How exactly do we computer the variance? The squared distance from the mean is really a function of the random variable X.

So it is a function of the form g of X, where g is a particular function defined this way.

So we can use the expected value rule applied to this particular function g.

And we obtain the following.

So what we have to do is to go over all numerical values of the random variable X.

For each one, calculate its squared distance from the mean and weigh that quantity according to the corresponding probability of that particular numerical value.

One final comment, the variance is a bit hard to interpret, because it is in the wrong units.

If capital X corresponds to meters, then the variance has units of meters squared.

A more intuitive quantity is the square root of the variance, which is called the standard deviation.

It has the same units as the random variable and captures the width of the distribution.

Let us now take a quick look at some of the properties of the variance.

We know that expectations have a linearity property.

Is this the case for the variance as well? Not quite.

Instead we have this relation for the variance of a linear function of a random variable.

Let us see why it is true.

We use the shorthand notation mu for the expected value of X.

We will proceed one step at a time and first consider what happens to the variance if we add the constant to a random variable.

So let Y be X plus some constant b.

And let us just define nu to be the expected value of Y, which, using linearity of expectations, is the expected value of X plus b.

Let us now calculate the variance.

By definition the variance of Y is the expected value of the distance squared of Y from its mean.

Now we substitute, because in this case Y is equal to X plus b.

Whereas the mean, nu, is mu plus b.

And now we notice that this b cancels with that b.

And we are left with the expected value of X minus mu squared, which is just the variance of X.

So this proves this relation for the case where a is equal to 1.

The variance of X plus b is equal to the variance of X.

So we see that when we add a constant to a random variable, the variance remains unchanged.

Intuitively, adding a constant just moves the entire PMF right or left by some amount, but without changing its shape.

And so the spread of this PMF remains unchanged.

Let us now see what happens if we multiply a random variable by a constant.

Let again nu be the expected value of Y.

And so in this case by linearity this is equal to a times the expected value of X.

So it is a times mu.

We calculate the variance once more using the definition and substituting in the place of Y what Y is in this case– it’s aX– and subtracting the mean of Y, which is a mu, squared.

We take out a factor of a squared.

And then we use linearity of expectations to note that this is a squared times the expected value of X minus mu squared, which is a squared times the variance of X.

So this establishes this formula for the case where b equals zero.

Putting together these two facts, if we multiply a random variable by a, the variance gets multiplied by a squared.

And if we add a constant, the variance doesn’t change.

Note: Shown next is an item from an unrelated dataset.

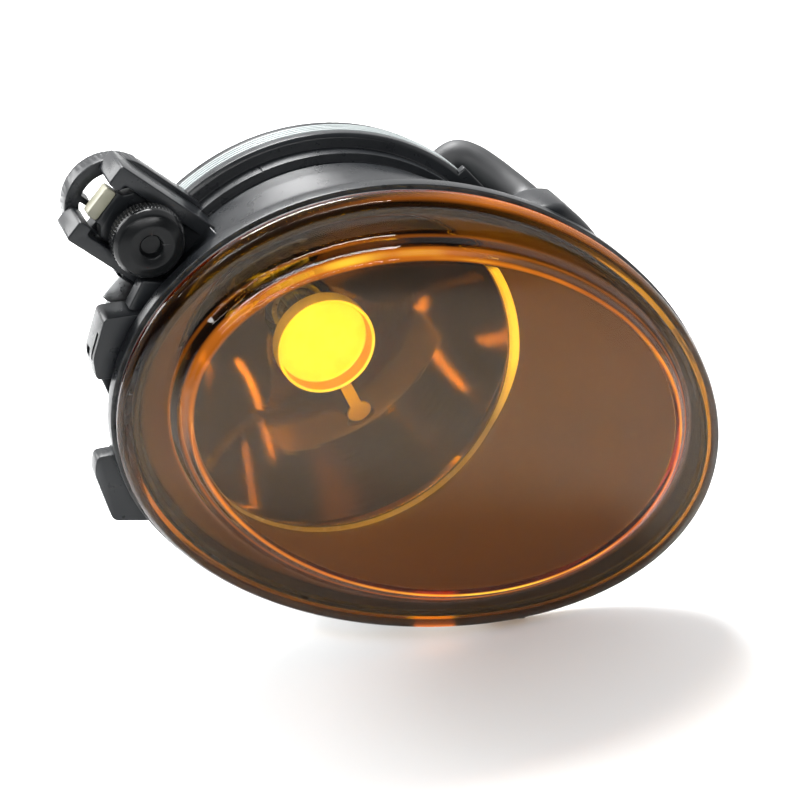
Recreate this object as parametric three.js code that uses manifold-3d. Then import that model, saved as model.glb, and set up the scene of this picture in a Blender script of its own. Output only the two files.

And this establishes this particular fact.

As an example, the variance of, let’s say, 3 minus 4X is going to be equal minus 4 squared times the variance of X, which is 16 times the variance of X.

Finally, let me mention an alternative way of computing variances, which is often a bit quicker.

We have this useful formula here.

We will see later a few examples of how it is used, but for now let me just show why it is true.

We have by definition that the variance of X is the expected value of X minus mu squared.

Now let us rewrite what is inside the expectation by just expanding this square, which is [X squared minus] 2 mu X plus mu squared.

Using linearity of expectations, this is broken down into expected value of X squared minus the expected value of two times mu X.

But mu is a constant.

So we can take it outside the expected value.

And we’re left with 2mu expected value of X plus mu squared.

But remember that mu is just the same as the expected value of X.

So what we have here is twice the expected value of X, squared, plus the expected value of X, squared, and that leaves us just minus the expected value of X, squared.

So we will now move in the next segment into a few examples of variance calculations.